PROBLEM TO SOLVE
Transcribe only the lines from the line with "Write the three.js" through the line with "const BACK_TIP = [161, -1000];", exactly, counting both of those lines as part of the stretch.

Records excerpted from a collection:

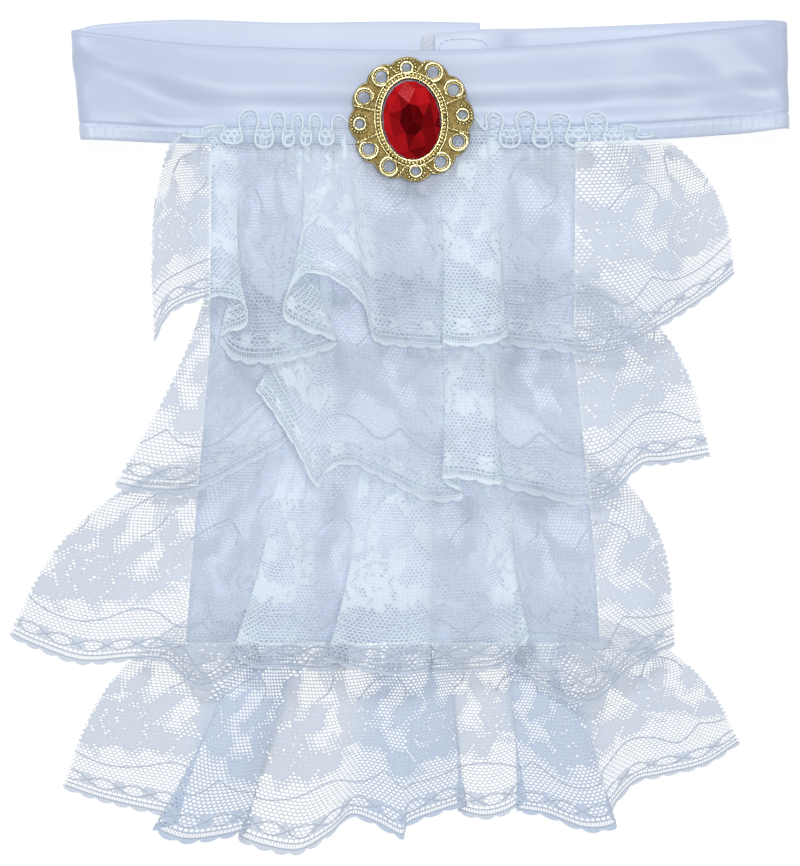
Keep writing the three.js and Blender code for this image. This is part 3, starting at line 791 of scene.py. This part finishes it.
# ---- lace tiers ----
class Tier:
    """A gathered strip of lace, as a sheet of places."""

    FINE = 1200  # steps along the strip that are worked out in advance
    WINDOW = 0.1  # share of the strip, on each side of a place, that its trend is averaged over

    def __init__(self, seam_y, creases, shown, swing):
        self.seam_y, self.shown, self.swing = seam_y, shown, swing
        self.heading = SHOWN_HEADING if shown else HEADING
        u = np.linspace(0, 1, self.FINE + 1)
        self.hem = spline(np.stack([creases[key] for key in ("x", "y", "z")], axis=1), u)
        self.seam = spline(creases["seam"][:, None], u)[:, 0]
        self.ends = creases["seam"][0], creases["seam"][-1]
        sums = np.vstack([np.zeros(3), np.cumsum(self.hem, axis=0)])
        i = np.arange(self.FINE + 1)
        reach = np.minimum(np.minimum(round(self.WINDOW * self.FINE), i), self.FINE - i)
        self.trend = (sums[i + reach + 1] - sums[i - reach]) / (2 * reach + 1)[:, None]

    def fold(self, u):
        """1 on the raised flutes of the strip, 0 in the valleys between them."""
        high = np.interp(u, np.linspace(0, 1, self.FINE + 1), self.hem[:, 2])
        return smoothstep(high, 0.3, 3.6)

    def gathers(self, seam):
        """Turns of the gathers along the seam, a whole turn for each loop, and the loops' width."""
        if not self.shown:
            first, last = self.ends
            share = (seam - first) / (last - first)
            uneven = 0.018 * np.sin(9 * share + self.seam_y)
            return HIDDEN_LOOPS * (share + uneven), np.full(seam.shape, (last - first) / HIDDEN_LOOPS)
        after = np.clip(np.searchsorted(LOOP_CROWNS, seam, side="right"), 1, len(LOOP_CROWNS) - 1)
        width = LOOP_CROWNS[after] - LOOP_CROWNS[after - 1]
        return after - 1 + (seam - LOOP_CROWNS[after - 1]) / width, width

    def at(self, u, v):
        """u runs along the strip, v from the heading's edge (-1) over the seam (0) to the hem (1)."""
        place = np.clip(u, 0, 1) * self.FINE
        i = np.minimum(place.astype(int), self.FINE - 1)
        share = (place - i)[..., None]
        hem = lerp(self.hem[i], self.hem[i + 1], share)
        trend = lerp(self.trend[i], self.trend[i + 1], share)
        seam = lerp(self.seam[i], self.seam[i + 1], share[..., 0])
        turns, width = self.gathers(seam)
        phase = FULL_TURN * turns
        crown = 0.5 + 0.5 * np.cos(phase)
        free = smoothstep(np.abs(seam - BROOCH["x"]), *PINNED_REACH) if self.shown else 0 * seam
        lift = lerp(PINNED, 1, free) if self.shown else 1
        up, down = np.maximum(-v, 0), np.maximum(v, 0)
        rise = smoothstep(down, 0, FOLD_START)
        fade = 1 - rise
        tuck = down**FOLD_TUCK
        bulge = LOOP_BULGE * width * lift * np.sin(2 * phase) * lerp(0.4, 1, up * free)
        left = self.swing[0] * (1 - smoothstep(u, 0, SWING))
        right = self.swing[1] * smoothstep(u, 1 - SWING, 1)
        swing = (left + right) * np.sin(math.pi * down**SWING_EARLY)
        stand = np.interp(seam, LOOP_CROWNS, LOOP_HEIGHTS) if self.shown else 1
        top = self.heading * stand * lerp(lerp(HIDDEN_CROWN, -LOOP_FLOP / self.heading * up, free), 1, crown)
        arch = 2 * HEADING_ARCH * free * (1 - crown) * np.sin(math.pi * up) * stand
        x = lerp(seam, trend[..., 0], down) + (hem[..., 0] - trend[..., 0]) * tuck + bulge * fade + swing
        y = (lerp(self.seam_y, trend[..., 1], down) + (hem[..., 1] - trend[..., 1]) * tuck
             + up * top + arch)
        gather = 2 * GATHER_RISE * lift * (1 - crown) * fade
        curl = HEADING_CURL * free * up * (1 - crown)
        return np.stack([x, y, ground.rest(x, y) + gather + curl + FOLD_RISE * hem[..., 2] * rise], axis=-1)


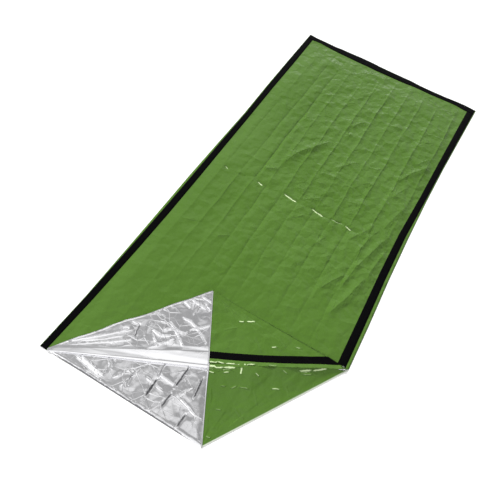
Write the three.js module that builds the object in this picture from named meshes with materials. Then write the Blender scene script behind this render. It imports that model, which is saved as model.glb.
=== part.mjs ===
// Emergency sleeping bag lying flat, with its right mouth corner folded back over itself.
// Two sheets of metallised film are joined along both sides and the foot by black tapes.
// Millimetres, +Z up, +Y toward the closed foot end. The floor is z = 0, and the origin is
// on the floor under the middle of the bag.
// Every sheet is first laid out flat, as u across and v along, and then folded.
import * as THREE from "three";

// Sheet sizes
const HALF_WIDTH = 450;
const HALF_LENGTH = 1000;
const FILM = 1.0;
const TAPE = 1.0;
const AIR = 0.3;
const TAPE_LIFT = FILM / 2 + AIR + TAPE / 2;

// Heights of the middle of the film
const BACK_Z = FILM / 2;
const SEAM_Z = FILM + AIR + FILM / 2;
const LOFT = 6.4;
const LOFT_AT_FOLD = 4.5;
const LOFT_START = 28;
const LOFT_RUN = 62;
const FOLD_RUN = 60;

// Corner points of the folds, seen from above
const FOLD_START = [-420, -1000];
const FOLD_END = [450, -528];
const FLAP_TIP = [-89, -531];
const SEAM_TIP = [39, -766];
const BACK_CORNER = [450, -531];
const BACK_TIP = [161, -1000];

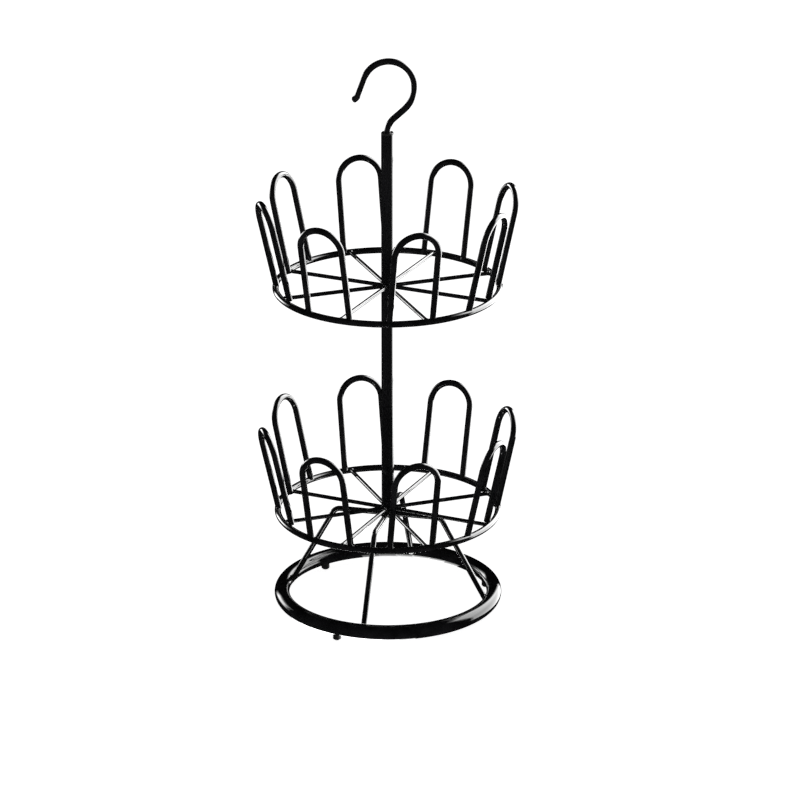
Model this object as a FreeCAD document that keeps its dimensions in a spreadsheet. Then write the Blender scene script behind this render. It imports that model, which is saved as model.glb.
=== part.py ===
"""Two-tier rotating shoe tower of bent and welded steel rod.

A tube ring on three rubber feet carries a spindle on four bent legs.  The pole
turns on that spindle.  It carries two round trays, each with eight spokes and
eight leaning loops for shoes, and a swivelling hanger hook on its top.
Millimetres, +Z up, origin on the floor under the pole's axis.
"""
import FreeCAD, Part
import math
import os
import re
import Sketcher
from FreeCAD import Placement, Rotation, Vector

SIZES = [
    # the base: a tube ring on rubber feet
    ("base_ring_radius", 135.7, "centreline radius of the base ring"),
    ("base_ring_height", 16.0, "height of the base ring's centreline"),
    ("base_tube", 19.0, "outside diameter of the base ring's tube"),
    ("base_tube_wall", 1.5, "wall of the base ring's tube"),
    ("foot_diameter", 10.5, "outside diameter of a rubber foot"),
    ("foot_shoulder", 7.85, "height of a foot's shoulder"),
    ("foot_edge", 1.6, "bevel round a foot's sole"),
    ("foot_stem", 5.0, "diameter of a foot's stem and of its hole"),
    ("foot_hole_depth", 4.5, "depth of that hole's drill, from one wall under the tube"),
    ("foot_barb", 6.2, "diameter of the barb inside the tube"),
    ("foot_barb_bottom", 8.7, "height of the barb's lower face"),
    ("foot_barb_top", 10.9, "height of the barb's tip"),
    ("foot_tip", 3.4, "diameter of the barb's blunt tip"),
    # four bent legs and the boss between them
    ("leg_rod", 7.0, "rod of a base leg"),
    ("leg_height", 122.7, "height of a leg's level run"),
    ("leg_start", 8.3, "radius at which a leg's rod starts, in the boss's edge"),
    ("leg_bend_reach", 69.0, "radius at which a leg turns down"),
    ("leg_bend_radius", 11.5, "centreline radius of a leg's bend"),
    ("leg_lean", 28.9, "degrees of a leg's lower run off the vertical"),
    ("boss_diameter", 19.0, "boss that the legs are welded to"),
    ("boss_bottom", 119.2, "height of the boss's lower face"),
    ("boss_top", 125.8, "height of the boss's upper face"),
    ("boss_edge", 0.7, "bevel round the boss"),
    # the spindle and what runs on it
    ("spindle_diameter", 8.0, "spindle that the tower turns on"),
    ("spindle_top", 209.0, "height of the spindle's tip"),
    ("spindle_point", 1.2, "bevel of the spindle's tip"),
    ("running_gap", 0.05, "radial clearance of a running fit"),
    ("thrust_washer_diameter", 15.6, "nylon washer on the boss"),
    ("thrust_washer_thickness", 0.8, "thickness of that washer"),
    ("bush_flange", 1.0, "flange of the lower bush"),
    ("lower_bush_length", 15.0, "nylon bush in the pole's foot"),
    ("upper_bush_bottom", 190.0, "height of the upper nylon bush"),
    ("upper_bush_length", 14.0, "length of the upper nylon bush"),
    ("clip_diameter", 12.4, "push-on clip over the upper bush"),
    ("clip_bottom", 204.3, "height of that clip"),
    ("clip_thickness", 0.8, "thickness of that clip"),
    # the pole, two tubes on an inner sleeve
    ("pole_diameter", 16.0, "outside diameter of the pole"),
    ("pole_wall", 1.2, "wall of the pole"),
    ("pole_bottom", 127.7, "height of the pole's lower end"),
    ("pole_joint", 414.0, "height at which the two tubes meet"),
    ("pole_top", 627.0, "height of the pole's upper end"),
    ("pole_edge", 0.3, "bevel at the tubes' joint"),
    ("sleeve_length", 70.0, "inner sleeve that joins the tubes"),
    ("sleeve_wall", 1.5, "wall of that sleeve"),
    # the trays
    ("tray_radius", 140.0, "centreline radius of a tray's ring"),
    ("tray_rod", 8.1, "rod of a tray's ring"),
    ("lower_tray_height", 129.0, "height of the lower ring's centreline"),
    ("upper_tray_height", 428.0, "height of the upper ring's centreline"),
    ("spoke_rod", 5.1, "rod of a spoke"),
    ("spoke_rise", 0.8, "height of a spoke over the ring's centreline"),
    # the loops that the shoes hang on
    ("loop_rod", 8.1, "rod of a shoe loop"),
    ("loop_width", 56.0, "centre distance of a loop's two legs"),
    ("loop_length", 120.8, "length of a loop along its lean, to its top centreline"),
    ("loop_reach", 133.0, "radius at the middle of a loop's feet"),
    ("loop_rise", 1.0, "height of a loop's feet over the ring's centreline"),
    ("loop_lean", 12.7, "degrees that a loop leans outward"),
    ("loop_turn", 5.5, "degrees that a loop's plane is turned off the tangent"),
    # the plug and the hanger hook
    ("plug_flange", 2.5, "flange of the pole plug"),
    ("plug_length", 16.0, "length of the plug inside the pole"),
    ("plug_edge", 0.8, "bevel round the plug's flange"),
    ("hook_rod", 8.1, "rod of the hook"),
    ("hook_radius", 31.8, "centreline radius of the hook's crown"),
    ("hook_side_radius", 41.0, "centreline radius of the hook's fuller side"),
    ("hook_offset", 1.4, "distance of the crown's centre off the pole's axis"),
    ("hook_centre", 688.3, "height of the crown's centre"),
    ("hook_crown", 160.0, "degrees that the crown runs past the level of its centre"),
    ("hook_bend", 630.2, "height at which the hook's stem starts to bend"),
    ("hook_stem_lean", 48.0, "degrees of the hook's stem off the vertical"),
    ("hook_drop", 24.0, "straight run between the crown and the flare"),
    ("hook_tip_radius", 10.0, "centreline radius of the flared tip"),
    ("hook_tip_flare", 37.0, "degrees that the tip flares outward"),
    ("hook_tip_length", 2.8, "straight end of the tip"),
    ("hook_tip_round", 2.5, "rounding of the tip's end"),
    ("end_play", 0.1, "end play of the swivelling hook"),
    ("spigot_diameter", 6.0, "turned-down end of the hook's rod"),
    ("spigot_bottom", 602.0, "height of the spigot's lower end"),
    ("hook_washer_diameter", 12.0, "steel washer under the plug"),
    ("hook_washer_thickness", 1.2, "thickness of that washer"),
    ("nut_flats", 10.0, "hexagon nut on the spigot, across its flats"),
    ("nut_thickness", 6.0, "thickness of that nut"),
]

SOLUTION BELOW
Write the three.js module that builds the object in this picture from named meshes with materials. Then write the Blender scene script behind this render. It imports that model, which is saved as model.glb.
=== part.mjs ===
// Emergency sleeping bag lying flat, with its right mouth corner folded back over itself.
// Two sheets of metallised film are joined along both sides and the foot by black tapes.
// Millimetres, +Z up, +Y toward the closed foot end. The floor is z = 0, and the origin is
// on the floor under the middle of the bag.
// Every sheet is first laid out flat, as u across and v along, and then folded.
import * as THREE from "three";

// Sheet sizes
const HALF_WIDTH = 450;
const HALF_LENGTH = 1000;
const FILM = 1.0;
const TAPE = 1.0;
const AIR = 0.3;
const TAPE_LIFT = FILM / 2 + AIR + TAPE / 2;

// Heights of the middle of the film
const BACK_Z = FILM / 2;
const SEAM_Z = FILM + AIR + FILM / 2;
const LOFT = 6.4;
const LOFT_AT_FOLD = 4.5;
const LOFT_START = 28;
const LOFT_RUN = 62;
const FOLD_RUN = 60;

// Corner points of the folds, seen from above
const FOLD_START = [-420, -1000];
const FOLD_END = [450, -528];
const FLAP_TIP = [-89, -531];
const SEAM_TIP = [39, -766];
const BACK_CORNER = [450, -531];
const BACK_TIP = [161, -1000];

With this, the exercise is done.